Deep Learning Pipelines

Deep Learning Pipelines is a high-level deep learning framework that facilitates common deep learning workflows via the Spark MLlib Pipelines API and scales out deep learning on big data using Spark. It is an open source project and employs the Apache 2.0 License.

Deep Learning Pipelines is a high-level API that calls into lower-level deep learning libraries. It currently supports TensorFlow and Keras with the TensorFlow-backend.

In the sections below, we provide guidance on installing Deep Learning Pipelines on Databricks and give examples of deep learning workflows supported by it. For working in Spark with workflows or deep learning frameworks not currently supported by Deep Learning Pipelines, see Integrating Deep Learning Libraries with Apache Spark for an example of integrating a deep learning library with Spark.


This guide is not a comprehensive guide on Deep Learning Pipelines. Please also refer to the Deep Learning Pipelines github page.

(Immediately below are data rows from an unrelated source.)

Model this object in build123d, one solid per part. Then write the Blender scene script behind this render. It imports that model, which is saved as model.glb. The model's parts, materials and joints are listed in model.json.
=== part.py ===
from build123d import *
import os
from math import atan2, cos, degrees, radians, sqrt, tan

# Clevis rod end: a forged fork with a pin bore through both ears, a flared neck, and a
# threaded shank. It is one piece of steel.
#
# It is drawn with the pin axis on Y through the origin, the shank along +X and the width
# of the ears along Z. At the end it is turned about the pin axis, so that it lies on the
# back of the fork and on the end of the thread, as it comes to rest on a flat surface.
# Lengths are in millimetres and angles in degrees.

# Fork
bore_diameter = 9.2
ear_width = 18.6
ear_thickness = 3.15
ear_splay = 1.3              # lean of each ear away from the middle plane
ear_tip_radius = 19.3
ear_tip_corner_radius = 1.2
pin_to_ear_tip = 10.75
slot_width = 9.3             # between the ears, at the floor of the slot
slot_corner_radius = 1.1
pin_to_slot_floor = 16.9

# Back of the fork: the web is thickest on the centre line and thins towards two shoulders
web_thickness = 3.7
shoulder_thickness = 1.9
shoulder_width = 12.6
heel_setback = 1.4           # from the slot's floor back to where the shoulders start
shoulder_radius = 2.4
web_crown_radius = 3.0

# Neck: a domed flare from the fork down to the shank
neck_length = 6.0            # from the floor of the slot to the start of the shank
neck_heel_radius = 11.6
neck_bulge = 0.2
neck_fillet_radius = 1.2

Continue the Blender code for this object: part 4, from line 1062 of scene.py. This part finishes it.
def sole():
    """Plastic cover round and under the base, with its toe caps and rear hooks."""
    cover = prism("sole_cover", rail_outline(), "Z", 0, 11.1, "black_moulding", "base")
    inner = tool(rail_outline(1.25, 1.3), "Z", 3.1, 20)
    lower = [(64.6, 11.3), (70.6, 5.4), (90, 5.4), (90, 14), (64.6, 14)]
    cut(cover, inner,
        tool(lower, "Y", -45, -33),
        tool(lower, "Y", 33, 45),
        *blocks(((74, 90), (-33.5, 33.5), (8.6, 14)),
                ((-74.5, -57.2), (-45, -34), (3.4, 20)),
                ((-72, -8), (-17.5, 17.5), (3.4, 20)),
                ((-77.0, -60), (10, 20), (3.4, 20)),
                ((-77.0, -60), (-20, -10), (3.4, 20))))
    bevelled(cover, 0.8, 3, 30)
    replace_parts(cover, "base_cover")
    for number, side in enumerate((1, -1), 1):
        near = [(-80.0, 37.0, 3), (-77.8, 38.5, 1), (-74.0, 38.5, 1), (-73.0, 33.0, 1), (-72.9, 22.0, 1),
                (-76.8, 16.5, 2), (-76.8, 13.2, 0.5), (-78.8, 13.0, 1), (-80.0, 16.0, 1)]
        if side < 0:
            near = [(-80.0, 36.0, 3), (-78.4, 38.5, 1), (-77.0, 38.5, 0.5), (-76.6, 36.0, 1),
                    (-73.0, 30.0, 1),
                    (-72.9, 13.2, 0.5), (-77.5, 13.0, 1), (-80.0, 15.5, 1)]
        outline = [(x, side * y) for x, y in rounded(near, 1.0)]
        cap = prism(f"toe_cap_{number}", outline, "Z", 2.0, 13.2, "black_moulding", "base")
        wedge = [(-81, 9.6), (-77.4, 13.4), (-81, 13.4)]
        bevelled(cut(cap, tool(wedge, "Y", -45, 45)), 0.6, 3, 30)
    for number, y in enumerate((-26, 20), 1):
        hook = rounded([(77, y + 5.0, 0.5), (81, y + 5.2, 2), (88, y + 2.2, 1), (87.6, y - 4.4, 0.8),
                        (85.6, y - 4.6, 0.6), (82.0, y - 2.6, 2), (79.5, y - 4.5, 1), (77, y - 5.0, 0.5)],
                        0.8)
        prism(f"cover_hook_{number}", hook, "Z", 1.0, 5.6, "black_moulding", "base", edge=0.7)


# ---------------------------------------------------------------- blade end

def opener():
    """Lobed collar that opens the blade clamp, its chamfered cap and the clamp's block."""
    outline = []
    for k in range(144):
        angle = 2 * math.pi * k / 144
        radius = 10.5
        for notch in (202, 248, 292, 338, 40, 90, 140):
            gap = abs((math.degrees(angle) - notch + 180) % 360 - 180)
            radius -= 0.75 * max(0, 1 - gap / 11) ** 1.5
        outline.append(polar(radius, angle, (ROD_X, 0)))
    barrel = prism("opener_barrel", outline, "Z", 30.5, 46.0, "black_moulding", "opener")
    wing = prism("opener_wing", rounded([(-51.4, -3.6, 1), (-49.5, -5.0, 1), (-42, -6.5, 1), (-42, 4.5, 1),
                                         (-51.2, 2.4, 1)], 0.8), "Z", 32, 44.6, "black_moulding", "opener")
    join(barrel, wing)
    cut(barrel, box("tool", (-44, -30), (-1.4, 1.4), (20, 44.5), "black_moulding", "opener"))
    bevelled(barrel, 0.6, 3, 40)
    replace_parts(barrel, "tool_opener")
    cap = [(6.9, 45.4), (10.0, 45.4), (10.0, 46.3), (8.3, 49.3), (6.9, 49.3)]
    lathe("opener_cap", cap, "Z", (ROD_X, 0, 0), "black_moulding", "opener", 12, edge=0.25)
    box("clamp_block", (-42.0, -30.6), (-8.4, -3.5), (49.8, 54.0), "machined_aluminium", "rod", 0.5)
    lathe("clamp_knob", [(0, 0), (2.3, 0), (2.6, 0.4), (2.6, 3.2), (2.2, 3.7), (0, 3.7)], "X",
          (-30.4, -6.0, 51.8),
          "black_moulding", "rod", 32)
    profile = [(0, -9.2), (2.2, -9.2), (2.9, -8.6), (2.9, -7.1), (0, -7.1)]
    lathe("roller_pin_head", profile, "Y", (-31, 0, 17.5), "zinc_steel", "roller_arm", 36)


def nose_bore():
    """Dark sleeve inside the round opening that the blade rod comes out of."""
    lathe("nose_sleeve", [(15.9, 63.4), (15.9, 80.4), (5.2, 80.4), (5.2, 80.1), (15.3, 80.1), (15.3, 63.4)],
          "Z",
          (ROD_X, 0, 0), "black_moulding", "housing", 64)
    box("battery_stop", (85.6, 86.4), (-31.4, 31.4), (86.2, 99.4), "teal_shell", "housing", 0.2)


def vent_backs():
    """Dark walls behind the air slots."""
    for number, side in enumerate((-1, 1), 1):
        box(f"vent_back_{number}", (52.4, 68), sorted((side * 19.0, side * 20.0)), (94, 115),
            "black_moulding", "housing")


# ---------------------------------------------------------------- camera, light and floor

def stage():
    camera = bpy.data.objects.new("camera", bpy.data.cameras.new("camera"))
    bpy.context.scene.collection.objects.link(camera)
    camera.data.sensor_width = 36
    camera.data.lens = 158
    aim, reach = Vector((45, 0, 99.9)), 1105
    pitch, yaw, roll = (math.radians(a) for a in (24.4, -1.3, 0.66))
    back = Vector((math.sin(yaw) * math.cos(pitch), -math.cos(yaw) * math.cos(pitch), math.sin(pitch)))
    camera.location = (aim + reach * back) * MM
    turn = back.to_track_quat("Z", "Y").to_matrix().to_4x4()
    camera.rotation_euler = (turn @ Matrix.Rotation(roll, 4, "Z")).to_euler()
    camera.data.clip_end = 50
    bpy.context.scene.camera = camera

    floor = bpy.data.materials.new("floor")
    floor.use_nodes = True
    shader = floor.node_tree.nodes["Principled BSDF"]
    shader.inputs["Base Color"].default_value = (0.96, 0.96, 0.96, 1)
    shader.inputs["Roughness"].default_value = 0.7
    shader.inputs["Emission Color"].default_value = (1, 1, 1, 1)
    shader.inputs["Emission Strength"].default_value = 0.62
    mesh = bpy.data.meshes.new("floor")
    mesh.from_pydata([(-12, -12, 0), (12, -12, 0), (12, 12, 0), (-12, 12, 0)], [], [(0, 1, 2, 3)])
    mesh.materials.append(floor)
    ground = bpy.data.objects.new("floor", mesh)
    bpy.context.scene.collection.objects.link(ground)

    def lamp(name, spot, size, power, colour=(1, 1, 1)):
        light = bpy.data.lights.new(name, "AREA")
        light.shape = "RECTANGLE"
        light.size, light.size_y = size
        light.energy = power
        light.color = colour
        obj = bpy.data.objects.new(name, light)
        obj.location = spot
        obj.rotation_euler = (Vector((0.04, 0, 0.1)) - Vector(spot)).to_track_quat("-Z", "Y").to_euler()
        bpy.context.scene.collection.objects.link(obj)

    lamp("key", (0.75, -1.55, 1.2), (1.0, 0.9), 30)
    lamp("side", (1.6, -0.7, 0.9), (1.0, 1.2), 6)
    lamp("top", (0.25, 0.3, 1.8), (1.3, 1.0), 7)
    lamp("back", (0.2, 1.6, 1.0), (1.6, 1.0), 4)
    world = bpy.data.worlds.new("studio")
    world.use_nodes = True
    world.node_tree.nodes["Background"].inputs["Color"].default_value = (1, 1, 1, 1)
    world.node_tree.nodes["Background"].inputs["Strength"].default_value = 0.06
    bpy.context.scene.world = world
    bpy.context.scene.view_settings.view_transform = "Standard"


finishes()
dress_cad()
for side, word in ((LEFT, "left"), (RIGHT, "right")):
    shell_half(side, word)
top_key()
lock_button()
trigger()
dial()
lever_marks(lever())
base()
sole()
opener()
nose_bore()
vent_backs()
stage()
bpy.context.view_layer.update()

Install Deep Learning Pipelines

Deep Learning Pipelines may be installed as a regular Databricks Library from Spark Packages. Use the spark-deep-learning Spark Package. See Libraries for more info on Databricks Libraries.

To run Deep Learning Pipelines, additional libraries need to be installed as Databricks Libraries: tensorflow, keras, and h5py should be installed via PyPI, and tensorframes can be installed via Spark Packages.

Use Deep Learning Pipelines

Deep Learning Pipelines can be used on either CPU or GPU clusters.